▸ **What the task asks**
Each record below should appear again exactly as written.

━━━━

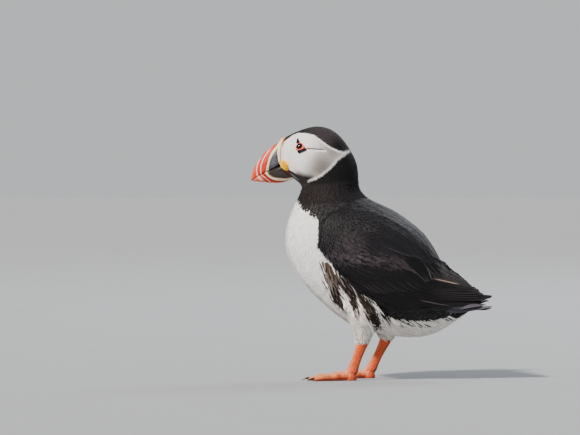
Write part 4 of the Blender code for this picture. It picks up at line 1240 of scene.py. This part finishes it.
def head_colours(pick, along, aside):
    """Each feather's own tone, a little darker at its root and lighter at its end."""
    root, tip = head_tone[pick][:, None, None], head_tip[pick][:, None, None]
    return mixed(root, tip, smooth_step(0.35, 0.9, along[..., 0])) * (0.92 + 0.10 * along)


plumes(
    "coat_head", roots, faces, lie, lengths, 0.22 * MM * varied(count, 0.2) + 0.06 * lengths,
    (-0.10 * MM, 0.13 * MM * varied(count, 0.3)), (0.7, 1.0, 0.25), 3, head_colours, down,
    camber=0.2,
)

# The furrow that runs back from the eye: a close row of dark feathers in it, and a white row along its edge.
row_spots = []
for side in (1, -1):
    for share in np.linspace(0, 0.85, 24):
        y, z = (np.interp(share, np.linspace(0, 1, len(EYE_LINE)), np.array(EYE_LINE)[:, k]) for k in (0, 1))
        for drop in (0.0, 1.0):
            outside = Vector((side * 0.1, y * MM, (z - drop) * MM))
            place, _, face, _ = skin_tree.ray_cast(outside, Vector((-side, 0, 0)))
            row_spots.append((*place, face, drop, share))
row_spots = np.array(row_spots)
roots, faces = row_spots[:, :3], row_spots[:, 3].astype(int)
row_white, row_share = row_spots[:, 4], row_spots[:, 5]
count = len(roots)
lie = across_lie(np.tile((0.0, 1.0, -0.04), (count, 1)), face_normal[faces])
tone = mixed(np.tile(CAP_FRONT, (count, 1)), WHITE, row_white) * varied(count, 0.06)[:, None]
plumes(
    "coat_eye_furrow", roots, faces, lie, 2.4 * MM * varied(count, 0.1),
    (0.46 - 0.24 * row_share * (1 - row_white)) * MM, (0.02 * MM, (0.12 + 0.12 * row_white) * MM),
    (0.8, 1.0, 0.3), 3, vane_colours(tone, 1.0, 0.0), down, camber=0.2,
)

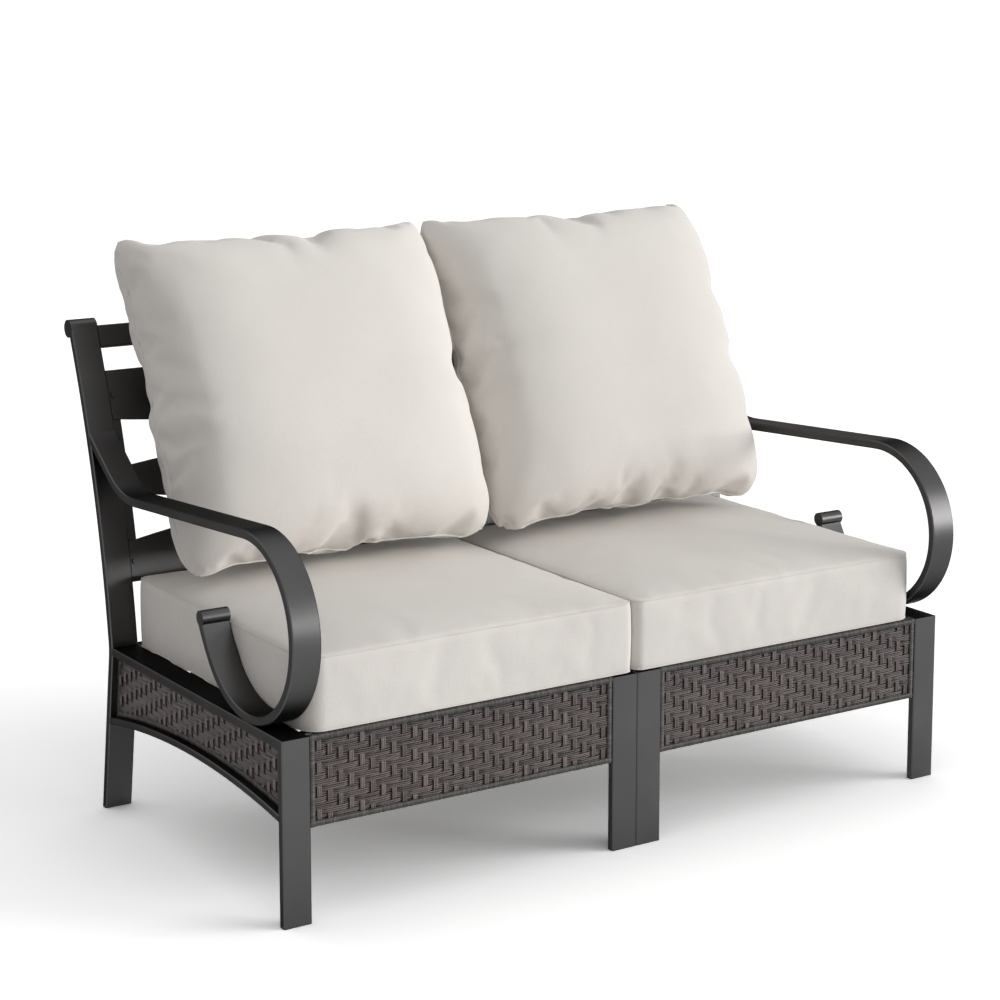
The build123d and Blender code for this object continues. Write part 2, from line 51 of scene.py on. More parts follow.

━━━━

▸ **Solution to the exercise**
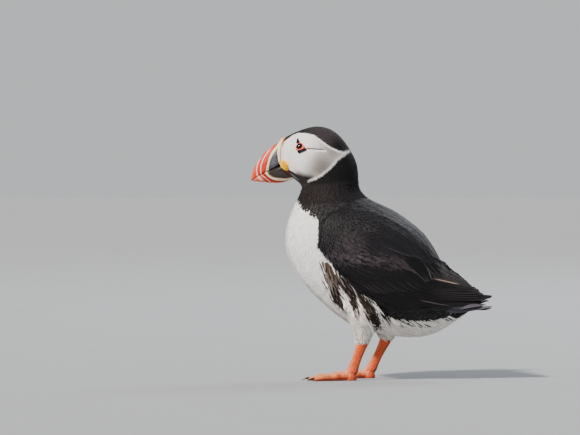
Write part 4 of the Blender code for this picture. It picks up at line 1240 of scene.py. This part finishes it.
def head_colours(pick, along, aside):
    """Each feather's own tone, a little darker at its root and lighter at its end."""
    root, tip = head_tone[pick][:, None, None], head_tip[pick][:, None, None]
    return mixed(root, tip, smooth_step(0.35, 0.9, along[..., 0])) * (0.92 + 0.10 * along)


plumes(
    "coat_head", roots, faces, lie, lengths, 0.22 * MM * varied(count, 0.2) + 0.06 * lengths,
    (-0.10 * MM, 0.13 * MM * varied(count, 0.3)), (0.7, 1.0, 0.25), 3, head_colours, down,
    camber=0.2,
)

# The furrow that runs back from the eye: a close row of dark feathers in it, and a white row along its edge.
row_spots = []
for side in (1, -1):
    for share in np.linspace(0, 0.85, 24):
        y, z = (np.interp(share, np.linspace(0, 1, len(EYE_LINE)), np.array(EYE_LINE)[:, k]) for k in (0, 1))
        for drop in (0.0, 1.0):
            outside = Vector((side * 0.1, y * MM, (z - drop) * MM))
            place, _, face, _ = skin_tree.ray_cast(outside, Vector((-side, 0, 0)))
            row_spots.append((*place, face, drop, share))
row_spots = np.array(row_spots)
roots, faces = row_spots[:, :3], row_spots[:, 3].astype(int)
row_white, row_share = row_spots[:, 4], row_spots[:, 5]
count = len(roots)
lie = across_lie(np.tile((0.0, 1.0, -0.04), (count, 1)), face_normal[faces])
tone = mixed(np.tile(CAP_FRONT, (count, 1)), WHITE, row_white) * varied(count, 0.06)[:, None]
plumes(
    "coat_eye_furrow", roots, faces, lie, 2.4 * MM * varied(count, 0.1),
    (0.46 - 0.24 * row_share * (1 - row_white)) * MM, (0.02 * MM, (0.12 + 0.12 * row_white) * MM),
    (0.8, 1.0, 0.3), 3, vane_colours(tone, 1.0, 0.0), down, camber=0.2,
)

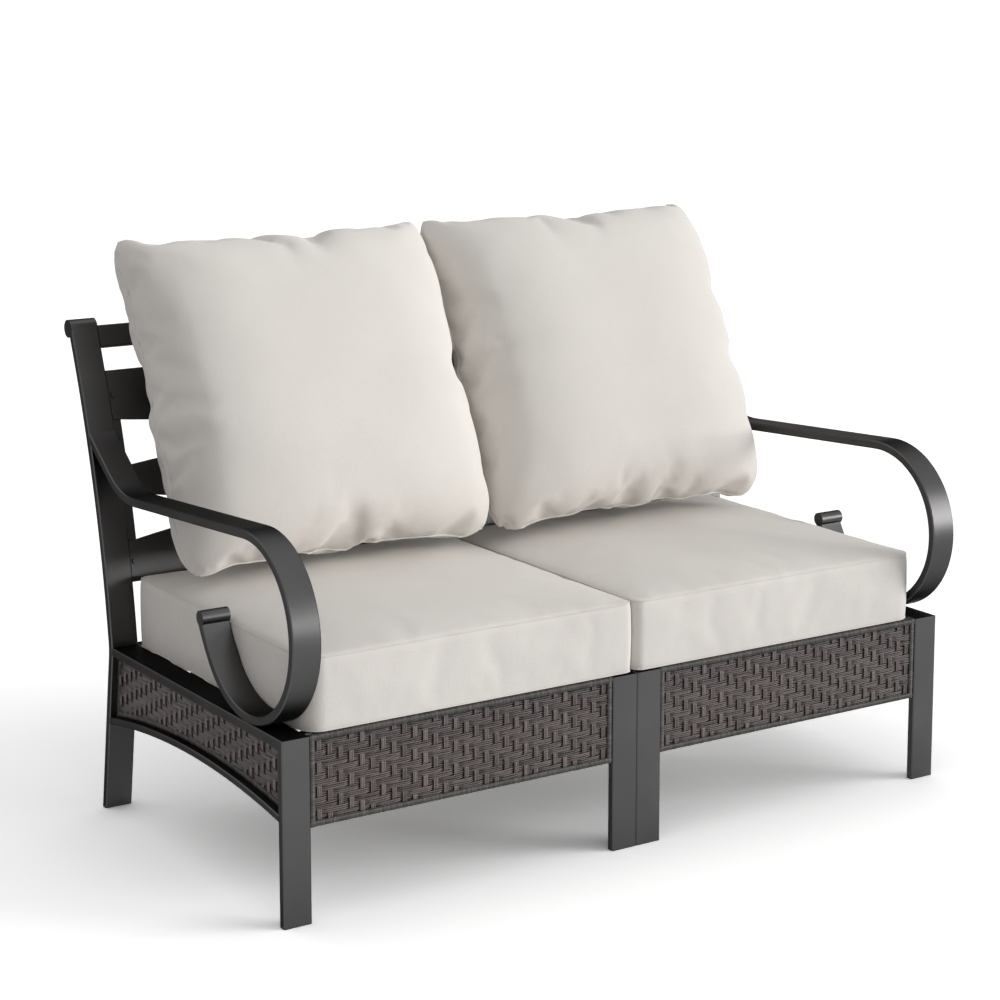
The build123d and Blender code for this object continues. Write part 2, from line 51 of scene.py on. More parts follow.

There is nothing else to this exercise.